What could make a teen stick with a thread of thought throughout an entire article and related discussions? It is much easier to toss the links into a class wiki or Diigo group after skimming two sentences, perhaps with a pithy comment.  Done. Next assignment, please.

I would like to try confronting some students with Nielsen’s analysis of teen site navigation. I would like to ask them whether his findings of 2005 are still true or more exaggerated today. I would like to share Kingsley’s post with the same group and ask them what they think. Of course, they’d have to READ both to be able to respond, and the only initial incentive might be a grade.  I really wonder what would happen if we confronted teens with these two posts to form framing questions for an entire semester in almost any course: social studies, English, even science:

What are your incentives for Slow Reading in today’s world? Where/how can it happen? Does it matter any more?

We might be surprised to hear what our kids have to say about all this.  Instead of telling them why they must Slow Read (for a test), ask them why they might want to. They might even create Slow Reading places and incentives of their own. How would that be for 21st century learning?

August 5, 2011

Hang ups: information comes to life

Filed under: learning,teaching — Candace Hackett Shively @ 4:17 pm

Teachers everywhere are decorating bulletin boards. That cheesy scalloped edging unrolls again, fencing in neatly printed names pinned into bus lists and birthdays. Posters with wise sayings come out of the closets, their corners perforated into patterns of tiny holes from staples and pushpins of years gone by. Shar Peis with mournful eyes tell us they hate Mondays, and maps depict pastel lands where foreign tongues are spoken. Back to School is here.

I wonder what students would put on a life bulletin board, one that they would actually pause to think about instead of staring out the window at teasing days better suited for swimming pools than desks. Perhaps an infographic of the top ten activities in the day of an American teen.
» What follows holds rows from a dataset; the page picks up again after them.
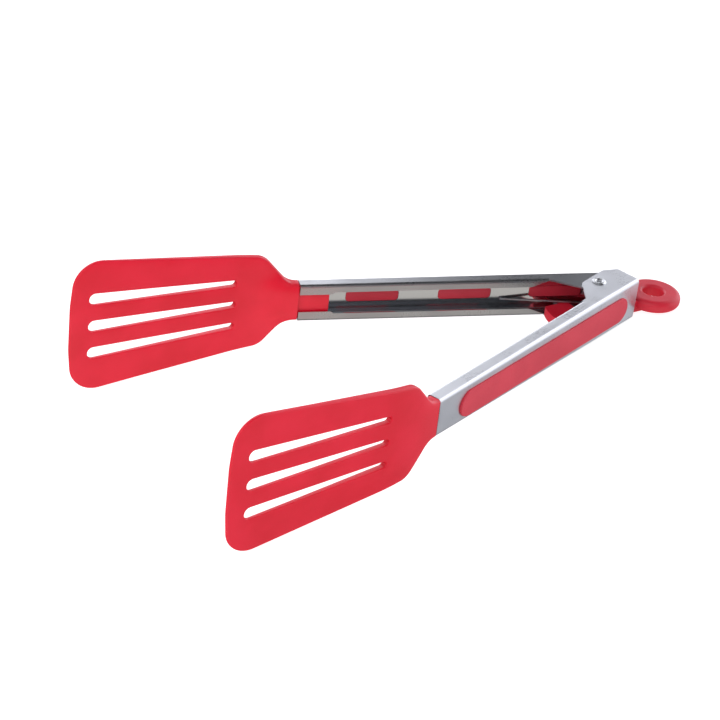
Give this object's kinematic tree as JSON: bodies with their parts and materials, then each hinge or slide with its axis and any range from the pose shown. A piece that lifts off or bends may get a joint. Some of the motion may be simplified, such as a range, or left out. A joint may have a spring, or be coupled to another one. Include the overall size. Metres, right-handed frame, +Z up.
{
  "type": "spring loaded kitchen tongs",
  "caption": "Spring loaded kitchen tongs: two stainless channel arms with slotted red blades, red grips, and a pull lock with a hanging ring.",
  "frame": {"origin": "bottom centre of the bounding box, on the surface that the open tongs rest on edge", "axes": "+X from the hanging ring towards the tips, +Z up; the pivot leans back from +Z by the resting tilt of 5.00 degrees"},
  "size_m": [0.3178, 0.155, 0.0701],
  "materials": {
    "steel": "fine brushed stainless sheet, polished bends",
    "rivet_steel": "polished",
    "spring_wire": "drawn spring wire",
    "blade_nylon": "satin moulded red, heat resistant",
    "grip_rubber": "soft satin red",
    "lock_plastic": "semi gloss moulded red"
  },
  "bodies": {
    "pivot": {"pivot_rivet": "rivet_steel", "pivot_sleeve": "rivet_steel", "torsion_spring": "spring_wire"},
    "outer": {"outer_arm": "steel", "outer_head": "blade_nylon", "outer_grip": "grip_rubber"},
    "inner": {"inner_arm": "steel", "inner_head": "blade_nylon", "inner_grip": "grip_rubber"},
    "lock": {"lock_slider": "lock_plastic"}
  },
  "joints": [
    {"name": "outer_swing", "type": "hinge", "parent": "pivot", "child": "outer", "pos_m": [-0.10528, 0, 0.01335], "axis": [-0.0871, 0, 0.9962], "range_deg": [-15.9, 0], "stiffness_Nm_per_rad": 0.6, "springref_deg": 20.05, "deforming": ["torsion_spring"]},
    {"name": "inner_swing", "type": "hinge", "parent": "pivot", "child": "inner", "pos_m": [-0.10528, 0, 0.01335], "axis": [-0.0871, 0, 0.9962], "range_deg": [0, 15.9], "stiffness_Nm_per_rad": 0.6, "springref_deg": -20.05},
    {"name": "lock_slide", "type": "slide", "parent": "pivot", "child": "lock", "axis": [-0.9962, 0, -0.0871], "range_m": [0, 0.004]}
  ],
  "couplings": [
    {"joint": "inner_swing", "follows": "outer_swing", "ratio": -1}
  ]
}
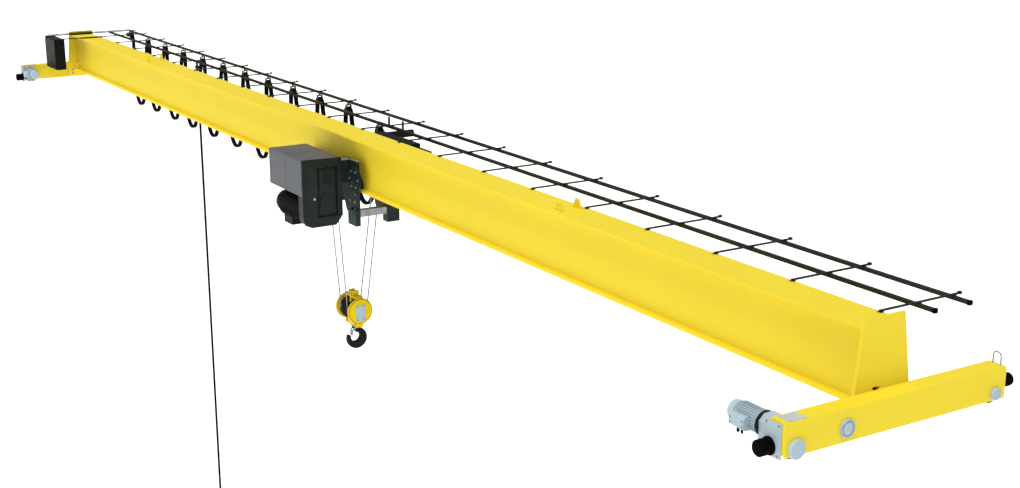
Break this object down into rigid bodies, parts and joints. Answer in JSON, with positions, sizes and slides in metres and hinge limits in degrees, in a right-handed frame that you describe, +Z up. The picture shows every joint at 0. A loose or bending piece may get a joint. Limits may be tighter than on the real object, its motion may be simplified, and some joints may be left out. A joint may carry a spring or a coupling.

Or the chief environmental damage caused by Americans… or my favorite, the hierarchy of digital distractions:

(I love the informationisbeautiful site!) If we’re going to make bulletin boards invitations to learning something, why not invite kids to contribute some questions? Let’s make information not only beautiful but meaningful. What infographic would best intrigue YOUR students, if you could have one made to order? Maybe you should have students make it on the first day. Give them the raw materials and see what happens.

Have an interactive whiteboard? Build an infographic together there on day 1,  something that shows how life connects to learning in your classroom.  It may be the one thing your students recall about your class ten years from now.

P.S. If you need something to fill some spaces in the meantime, try some quotes from TeachersFirst’s Hang Ups series.